Does the lack of certainty on procurement impact your approach to at-risk manufacturing and the timelines you’ve set for your vaccine’s development and launch?
It absolutely does. The more positive reinforcement we get in terms of volumes and procurement commitments, the faster we can work, because that air of uncertainty can be removed. But, our teams are discussing with other countries … and there is a lot of interest from other countries to try to get Covaxin. Some countries were also talking about technology transfer and getting it manufactured locally in their respective countries, so we’re not trying to look at this purely as an India issue. Obviously, India is our home country, we will supply, but we’re also looking at other countries.

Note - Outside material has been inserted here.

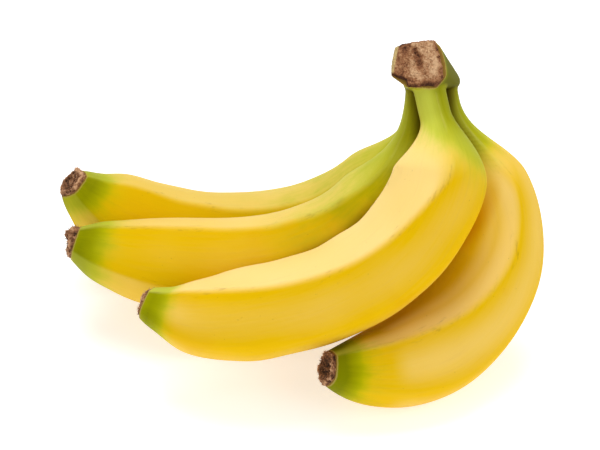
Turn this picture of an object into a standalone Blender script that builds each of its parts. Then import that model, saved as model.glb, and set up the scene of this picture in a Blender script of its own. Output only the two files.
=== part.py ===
"""A hand of four ripe bananas, joined at its crown and lying on the bellies of two of them.

Metres, +Z up. The tips point towards -X and the crown is up at +X. The origin is on the table,
under the middle of the hand. Sizes below are in millimetres and angles in degrees.
"""

import math
from dataclasses import dataclass

import bmesh
import bpy
import numpy as np
from mathutils import Vector

MM = 0.001

# Mesh fineness
SIDES = 25
RINGS = 30
RING_CROWDING = 0.35
SPINE_STEPS_PER_RING = 16
CROWN_SIDES = 24
COLLAR_SIDES = 16
END_SIDES = 15
SHARP_EDGE = 50.0

# The skin of a finger
RIDGES = 5
RIDGE_HEIGHT = 0.034
RIDGE_SHARPNESS = 0.010
RIDGE_EASING = (-8.0, -4.0, 0.0, 4.0, 8.0)
NECK_RIDGING = 0.4
NECK_RADIUS = 6.3
TIP_RADIUS = 6.7
TIP_BLUNTNESS = 2.4
TIP_LIFT_SHARE = 0.2
FLARE_LENGTH = 34.0
ROOT_SINK = 4.0

# The crown: a firm pad drawn round the four roots and its own squarish cut, which faces up and forward
CROWN_CUT = Vector((-5.0, -8.0, 16.0))
CROWN_CUT_NORMAL = Vector((-0.14, -0.58, 0.80)).normalized()
CROWN_CUT_HALF_WIDTH = 9.2
CROWN_CUT_HALF_HEIGHT = 9.4
CROWN_SQUARENESS = 2.8
CROWN_GRIP = 1.06
CROWN_REACH = 3.0
CROWN_TRIM = 2.0
ROOT_TRIM_REACH = 22.0

# The dry brown ends
GAP = 0.3
CUT_END_THICKNESS = 1.4
CUT_END_LAYERS = ((0.0, 0.97), (0.6, 0.95), (1.0, 0.84))
BLOSSOM_RADIUS = 6.0
BLOSSOM_RIM_RADIUS = 5.0
BLOSSOM_DISH_RADIUS = 3.0
BLOSSOM_DISH_FLOOR = 0.65

# How far the table presses the bellies flat
FLAT_DEPTH = 0.6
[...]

Which countries are you considering for further clinical trials and tech transfers?
In two, maybe three different countries, we are in the final stages of discussions to conduct clinical trials in those countries. The final design of those studies are in discussion right now and, once we have agreement and a commitment, I think we will announce that in the days and weeks to come.
I can’t share (those details) right now, because, the way we are progressing with this is we’re trying to be cautious, we’re trying to be safe. We’re not trying to be too bombastic in our projections and our discussions…we want to be 100 percent sure and have good, well-established relationships. It’s not our intent to just go sign up (countries).
(Those interested in) procurement (are) about 20 countries, I would say. In terms of clinical trials, I think it’s a fewer number of countries, but the main thing is, countries are looking at what the Indian NRA is doing. Many countries around the world respect the knowledge and the capabilities of the Indian NRA, especially a lot of middle-income countries.
We’ve also committed already that we will obtain WHO pre-qualification for this vaccine … so, I think governments in other parts of the world are quite happy about that.
We are an innovative company, we know we can manufacture at scale, we have other prequalified vaccines, we supply many of these vaccines to their countries — rabies or typhoid, rotavirus, polio, Japanese encephalitis, for example. So they know the facility, the company and the people behind this.